2. Torture: Psychiatrists shall not take part in any process of mental or physical torture, even when authorities attempt to force their involvement in such acts.
3. Death Penalty: Under no circumstances should psychiatrists participate in legally authorized executions nor participate in assessments of competency to be executed.
4. Selection of Sex: Under no circumstances should a psychiatrist participate in decisions to terminate pregnancy for the purpose of sex selection.
5. Organ Transplantation: The role of the psychiatrist is to clarify the issues surrounding organ donations and to advise on religious, cultural, social and family factors to ensure that informed and proper decisions be made by all concerned. The psychiatrists should not act as a proxy decision maker for patients nor use psychotherapeutic skills to influence the decision of a patient in these matters. Psychiatrists should seek to protect their patients and help them exercise self-determination to the fullest extent possible in situation of organ transplantation.
6. Psychiatrists Addressing the Media
The media have a key role in shaping the perceptions and attitudes of the community.
In all contacts with the media psychiatrists shall ensure that people with mental illness are presented in a manner which preserves their dignity and privacy, and which reduces stigma and discrimination against them.
An important role of psychiatrists is to advocate for those people who suffer from mental disorders. As the public perception of psychiatrists and psychiatry reflects on patients, psychiatrists shall ensure that in their contacts with the media they represent the profession of psychiatry with dignity.
Psychiatrists shall not make pronouncements to the media about presumed psychopathology on any individuals.
In presenting research findings to the media, psychiatrists shall ensure the scientific integrity of the information given and be mindful of the potential impact of their statements on the public perception of mental illness and on the welfare of people with mental disorders.
7. Psychiatrists and Discrimination on Ethnic or Cultural Grounds
Discrimination by psychiatrists on the basis of ethnicity or culture, whether directly or by aiding others, is unethical.

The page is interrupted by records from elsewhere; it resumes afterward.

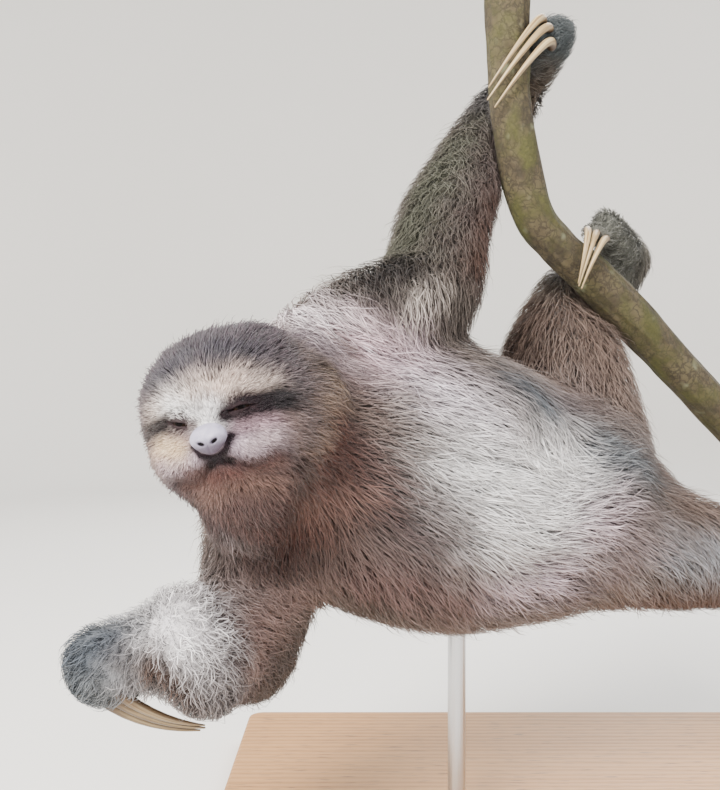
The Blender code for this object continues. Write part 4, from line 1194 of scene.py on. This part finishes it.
def unwrapped(points, bone):
    """Skin places laid flat: how far along the limb's line, and the angle round it. The head, being round,
    is laid out by two angles."""
    start, end, _ = BONES[bone]
    axis = unit(end - start)
    side = unit(np.cross(axis, [0.0, 0.3, 1.0]))
    top = np.cross(side, axis)
    out = points - (start + end) / 2
    along = np.arctan2(out @ axis, np.hypot(out @ side, out @ top)) if bone == "head" else out @ axis
    flat = np.stack([along, np.arctan2(out @ side, out @ top)], axis=1)
    low, high = flat.min(axis=0), flat.max(axis=0)
    return 0.004 + 0.990 * (flat - low) / (high - low)


# Coarse hair: dull and slightly frayed, so it scatters light softly and shows only a faint streak of gloss.
hair = finish_of("coarse_hair")
hair_colour = add(hair, "Attribute", attribute_name="coat_colour").outputs["Color"]
hair_shader = add(hair, "BsdfPrincipled", {
    "Base Color": hair_colour, "Roughness": 0.6, "Specular IOR Level": 0.15, "Sheen Weight": 0.08,
    "Sheen Roughness": 0.45,
})
add(hair, "OutputMaterial", {"Surface": hair_shader})

# The slit of the lids and the nose pad, an ellipsoid of this middle and these half widths, stay bare.
BARE_NOSE_UP, BARE_NOSE_HALF, BARE_LID = -0.0022, (0.0080, 0.0080, 0.0056), 0.0025
# Each lock's patch in the UV map is this wide and high, and no piece has more triangles than this.
PATCH, MOST_TRIANGLES = 0.003, 190000
for number, (layer_name, layer) in enumerate(LAYERS.items()):
    roots = scattered(number)
    slit_at = np.max([slit(roots, side_name)[0] for side_name in EYES], axis=0)
    from_pad = (in_head(roots - NOSE + BETWEEN_EYES) - (0, 0, BARE_NOSE_UP)) / BARE_NOSE_HALF
    on_pad = apart(from_pad, 0) < 1
    bare = ((from_eyes(roots) < EYE_RADIUS + BARE_LID) & (slit_at > 0.001)) | on_pad
    roots = roots[~bare]
    spikes, colours = grown(roots, layer)
    quads, ends, quad_uv, end_uv = spike_faces(layer[0])
    to_a_lock = spikes.shape[1]
    most = MOST_TRIANGLES // (2 * len(quads) + len(ends))
    owner = shares(roots).argmax(axis=1)
    for index, bone in enumerate(BONES):
        mine = np.flatnonzero(owner == index)
        if not len(mine):
            continue
        start, end, _ = BONES[bone]
        mine = mine[np.argsort((roots[mine] - start) @ (end - start))]
        place = unwrapped(roots[mine], bone)[:, None]
        parts = np.array_split(np.arange(len(mine)), math.ceil(len(mine) / most))
        for part_number, part in enumerate(parts, 1):
            base = np.arange(len(part))[:, None, None] * to_a_lock
            coat = piece(
                f"{layer_name}_{bone}_{part_number}", spikes[mine[part]].reshape(-1, 3),
                [(quads[None] + base).reshape(-1, 4), (ends[None] + base).reshape(-1, 3)], hair,
            )
            keep(coat, "coat_colour", colours[mine[part]].reshape(-1, 3), "FLOAT_COLOR")
            uv = [(place[part] + corner * PATCH).reshape(-1, 2) for corner in (quad_uv, end_uv)]
            uv = np.concatenate(uv).astype(np.float32)
            coat.data.uv_layers.new(name="OFBake").data.foreach_set("uv", uv.ravel())
            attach(coat, "root")

# ---------------------------------------------------------------------------------------------
# Eyes: glass eyes such as a taxidermist sets, domed and very dark brown, with a round pupil. They sit in
# the hollow of the lids and only a sliver shows. Each is a sphere turned about its line of sight.


def globe(centre, ahead, radii, rows, columns):
    """A sphere in rings from front to back: centre + radii * ((side, top) * sin(a) + ahead * cos(a))."""
    side = unit(np.cross(ahead, HEAD_UP))
    top = np.cross(side, ahead)
    from_front = np.linspace(0, math.pi, rows + 2)[1:-1]
    turn = np.linspace(0, 2 * math.pi, columns, endpoint=False)
    around = np.cos(turn)[:, None] * side * radii[0] + np.sin(turn)[:, None] * top * radii[2]
    down = from_front[:, None, None]
    ring = np.sin(down) * around[None] + np.cos(down) * ahead * radii[1]
    ends = np.stack([ahead, -ahead]) * radii[1]
    return centre + np.vstack([ring.reshape(-1, 3), ends]), rings(rows, columns, poles=True), from_front


# Painted glass: almost black brown, a black pupil 4 mm wide, and a clear coat that gives one sharp glint.
eye_glass = finish_of("painted_glass")
off_sight = add(eye_glass, "Attribute", attribute_name="off_sight").outputs["Fac"]
where = add(eye_glass, "TexCoord").outputs["Object"]
fleck = add(eye_glass, "TexNoise", {"Vector": where, "Scale": 1400.0, "Detail": 2.0})
iris_tone = add(eye_glass, "Mix", {"Factor": fleck, "A": "#0c0705", "B": "#20130c"}, data_type="RGBA")
past_pupil = add(eye_glass, "MapRange", {"Value": off_sight, "From Min": 0.36, "From Max": 0.46})
iris = add(eye_glass, "Mix", {"Factor": past_pupil, "A": "#050303", "B": iris_tone}, data_type="RGBA")
past_iris = add(eye_glass, "MapRange", {"Value": off_sight, "From Min": 0.95, "From Max": 1.15})
eye_colour = add(eye_glass, "Mix", {"Factor": past_iris, "A": iris, "B": "#0f0a0a"}, data_type="RGBA")
eye_shader = add(eye_glass, "BsdfPrincipled", {
    "Base Color": eye_colour, "Roughness": 0.12, "IOR": 1.38, "Specular IOR Level": 0.05,
    "Coat Weight": 0.03, "Coat Roughness": 0.02,
})
add(eye_glass, "OutputMaterial", {"Surface": eye_shader})

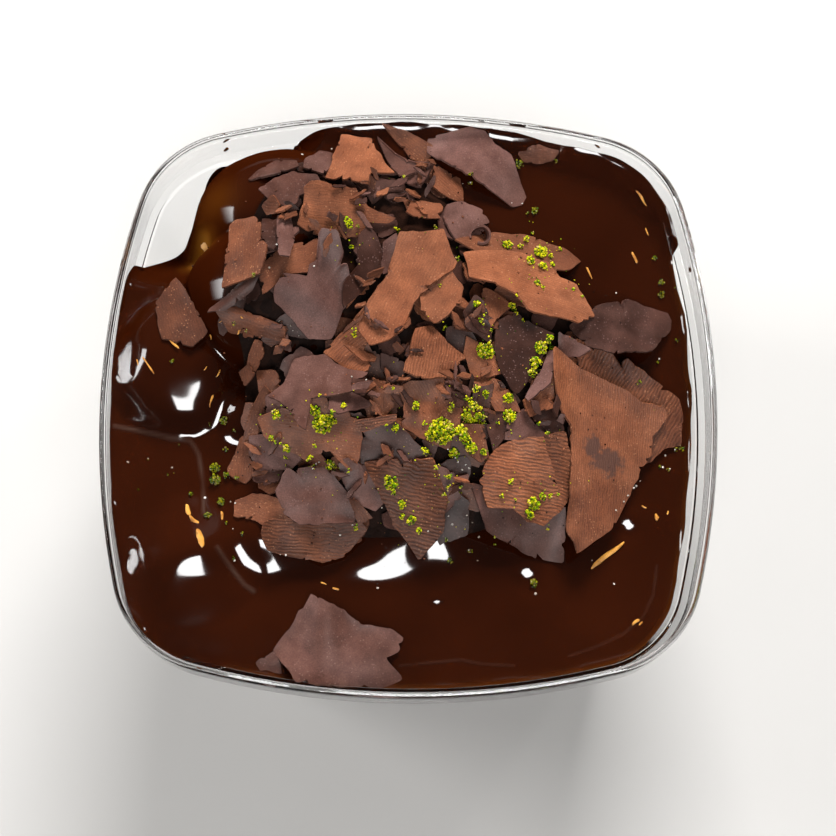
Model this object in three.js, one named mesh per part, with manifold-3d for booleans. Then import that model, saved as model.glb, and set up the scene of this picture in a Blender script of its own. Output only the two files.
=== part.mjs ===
// A clear square cup of profiteroles under chocolate sauce, heaped with chocolate shavings.
// Millimetres, +Z up. The origin is the middle of the cup's base; the camera side is -Y.
import * as THREE from "three";
import { mergeVertices } from "three/addons/utils/BufferGeometryUtils.js";
import Module from "manifold-3d";

const wasm = await Module();
wasm.setup();

// Cup: a rounded square with bowed sides, tapering to the base, with a stacking ledge
const cupHeight = 60;
const rimHalf = 55; // middle of a side to the axis, outside the rim
const sideRadius = 147; // bow of each side
const cornerRadius = 19.6;
const rimWidth = 1.1;
const rimDrop = 2.4; // height of the rim's bead
const wall = 0.9;
const ledgeHeight = 53; // top of the stacking ledge
const ledgeWidth = 1.5;
const taper = 0.18; // sideways per millimetre down, below the ledge
const baseThick = 1.3;
const baseRound = 2.6; // bevel between wall and base
const footWidth = 5; // the flat ring that the cup stands on
const footRise = 0.7; // the base inside that ring is this much higher
const sideSteps = 6;
const cornerSteps = 7;

// Chocolate sauce: a slightly tilted surface with an empty pocket in the far left corner
const gap = 0.3; // between solids that touch
const sauceLevel = 52.8; // at the axis
const slopeAcross = -0.04; // per millimetre of x
const slopeAway = 0.06; // per millimetre of y
const pocket = { at: [-45, 38], reach: 19, depth: 20 };
const sauceCell = 6;

// Profiteroles that stand out of the sauce; each is pressed against those named before it
const puffSides = 22;
const puffRings = 13;
const puffs = [
  { name: "profiterole_top_left", at: [-25.5, 18.5, 53], radii: [15.5, 14.5, 14] },
  { name: "profiterole_left", at: [-42, 7, 46.5], radii: [14.5, 15.5, 13.5] },
  { name: "profiterole_far_left", at: [-24.5, 35, 50], radii: [16, 14.5, 13.5] },
  { name: "profiterole_front_left", at: [-38.5, -30, 43], radii: [15, 15, 13] },
];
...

Psychiatrists shall never be involved or endorse, directly or indirectly, any activity related to ethnic cleansing.
8. Psychiatrists and Genetic Research and Counseling
Research on the genetic basis of mental disorders is rapidly increasing and more people suffering from mental illness are participating in such research.
Psychiatrists involved in genetic research or counseling shall be mindful of the fact that the implication of genetic information are not limited to the individual from whom it was obtained, and that its disclosure can have negative and disruptive effects on the families and communities of the individuals concerned.
Psychiatrists shall therefore ensure that:
- people and families who participate in genetic research do so with a fully informed consent;
- any genetic information in their possession is adequately protected against unauthorized access, misinterpretation or misuse,
- Care is taken in communication with patients and families to make clear that current genetic knowledge is incomplete and may be altered by future findings.
Psychiatrists shall only refer people to facilities for diagnostic genetic testing if that facility has:
- demonstrated satisfactory quality assurance procedures for such testing;
- adequate and easily accessible resources for genetic counseling.
Genetic counseling with regard to family planning or abortion shall be respectful of the patients' value system, while providing sufficient medical and psychiatric information to aid patients make decisions they consider best for them.